Who should I tell first?

Many gay people describe how important it is to tell someone outside the family first. However, while there have been some moving coming out 'live' moments on YouTube we don't recommend this is where you come out first. Make sure it’s someone you trust and whom you believe to be open-minded and supportive.

Think carefully if you decide to confide in a teacher at school – they may be obliged to tell someone else what you have told them. Find out the school policy on confidentiality before you go ahead.

If you have decided to tell your family it may be easier to talk to one parent before the other. You could then ask them for help in approaching the other.

Sometimes brothers and sisters are a good starting point as they are likely to understand more about homosexuality or bisexuality.

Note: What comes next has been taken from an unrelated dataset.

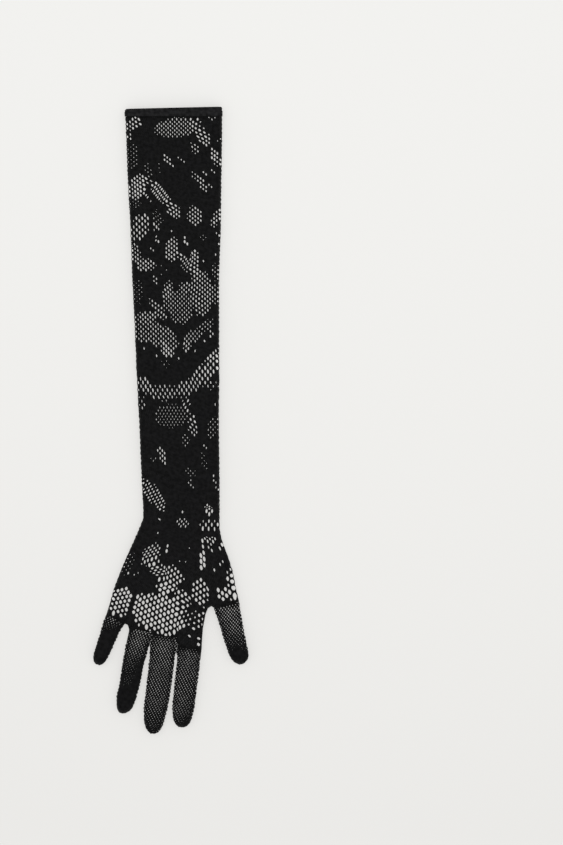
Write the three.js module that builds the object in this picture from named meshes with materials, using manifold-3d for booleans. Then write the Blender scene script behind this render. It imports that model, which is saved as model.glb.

Make sure you understand why you are going to tell them. One of the best reasons to come out to your family is to become closer to them.

There are a number of typical responses that parents, particularly, are known to say:

  • "How can you be sure?"
  • "I went through a phase like this at your age."
  • "You’ll grow out of it."
  • "You haven’t tried hard enough with the opposite sex."
  • "How can you know at your age?"

Perversely, at the one time you need support and acceptance you may find yourself defending who you are. It may come as a shock if whomever it is you tell may say the strangest and most hurtful things. Be prepared for this and perhaps practice answering the above responses.

It’s definitely worth thinking about how you respond to these questions before you tell anyone. You might find it helpful to discuss these questions first with a trusted friend or a lesbian and gay helpline or switchboard.